Les « désordres » dans la famille du pouvoir inquiètent selon toute vraisemblance Ahmed Ouyahia qui lui ne semble pas dans l’urgence électorale. Devant le conseil national du RND, il a exprimé son agacement devant les « jeux de pouvoir » surtout qu’ils ont la fâcheuse manie de venir parasiter son affaire du moment, l’offre du dialogue avec les arouchs. A mots couverts, il a accusé certaines « parties » d’être animées par des ambitions de pouvoir au détriment de l’intérêt national et d’une sortie de crise dont la Kabylie a intérêt. L’exigence d’une reconnaissance préalable par voie de communiqué ou de discours présidentiel de la plate-forme d’El-Kseur bloque le processus. Bouteflika qui a intérêt à apaiser la région pourrait cependant considérer que ce préalable est un piège politique qui sans lui valoir un regain de popularité en Kabylie lui en ferait perdre ailleurs.

Ouyahia n’est pas loin de penser que ces « parties » en question ne sont animées que par cette volonté de tailler des croupières au président. Une partie des arouchs – travaillée par le RCD qui semble prêt à entrer dans la bataille des présidentielles avec Said Sadi comme candidat d’un « pôle démocratique » plus virtuel que réel – semble préférer le statu quo actuel jusqu’aux présidentielles.
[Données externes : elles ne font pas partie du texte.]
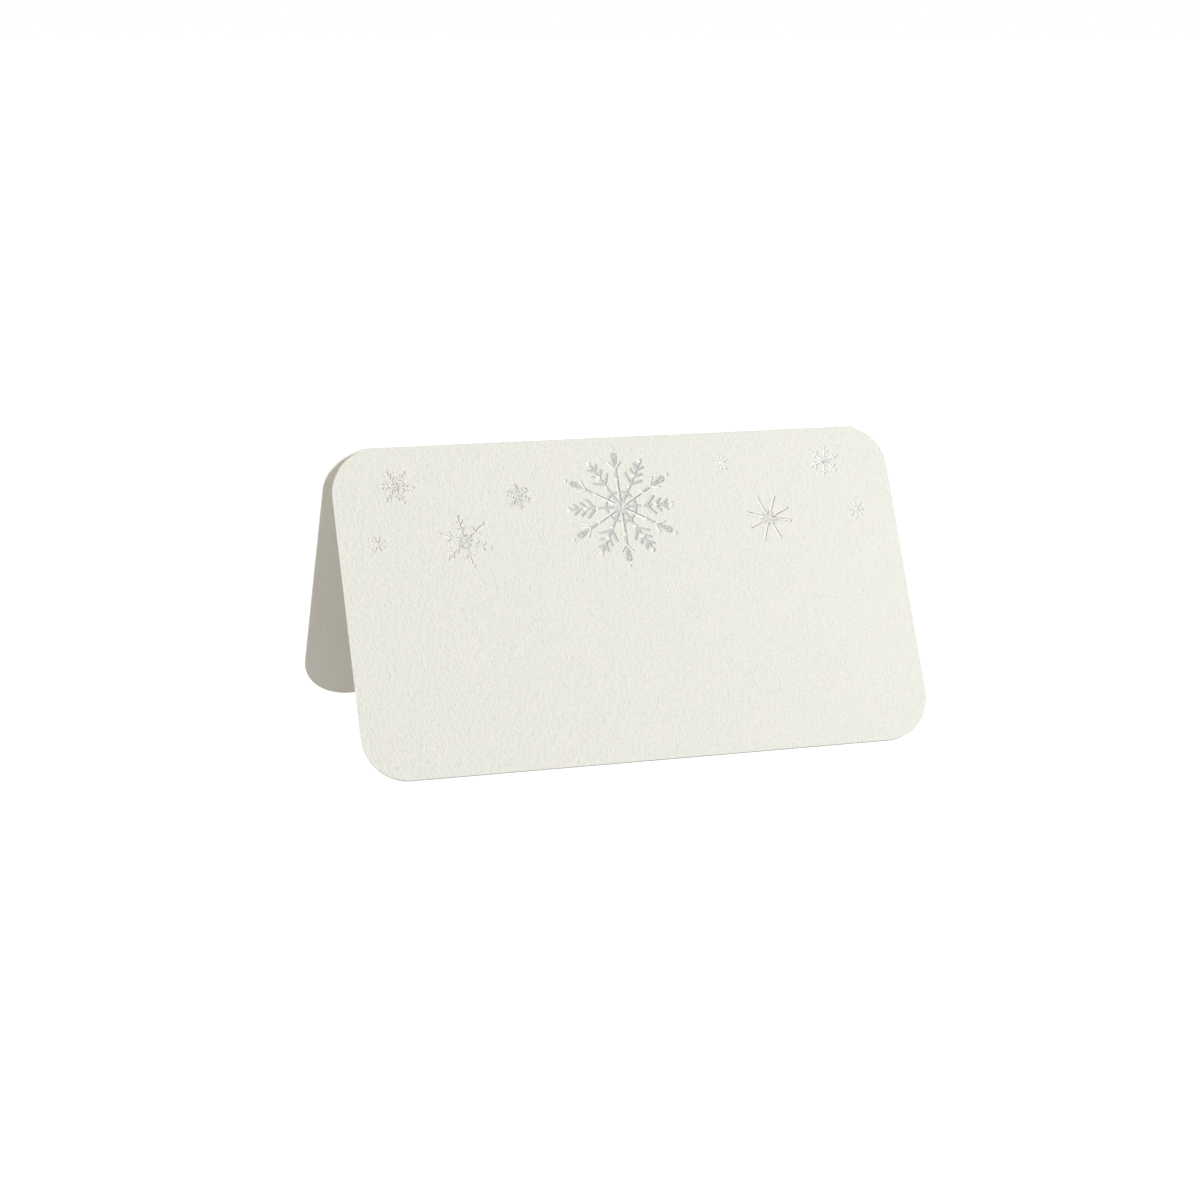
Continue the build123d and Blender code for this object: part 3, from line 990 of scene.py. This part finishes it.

La tendance à l’exigence du « préalable » semblait se confirmer hier soir.

Le processus du dialogue risque d’être bloqué au grand dam d’Ouyahia, « homme d’ordre », qui sait que dans la présidentielle il n’y a qu’une seule circonscription électorale et que la Kabylie, malgré son importance, risque de ne pas peser lourd dans la balance.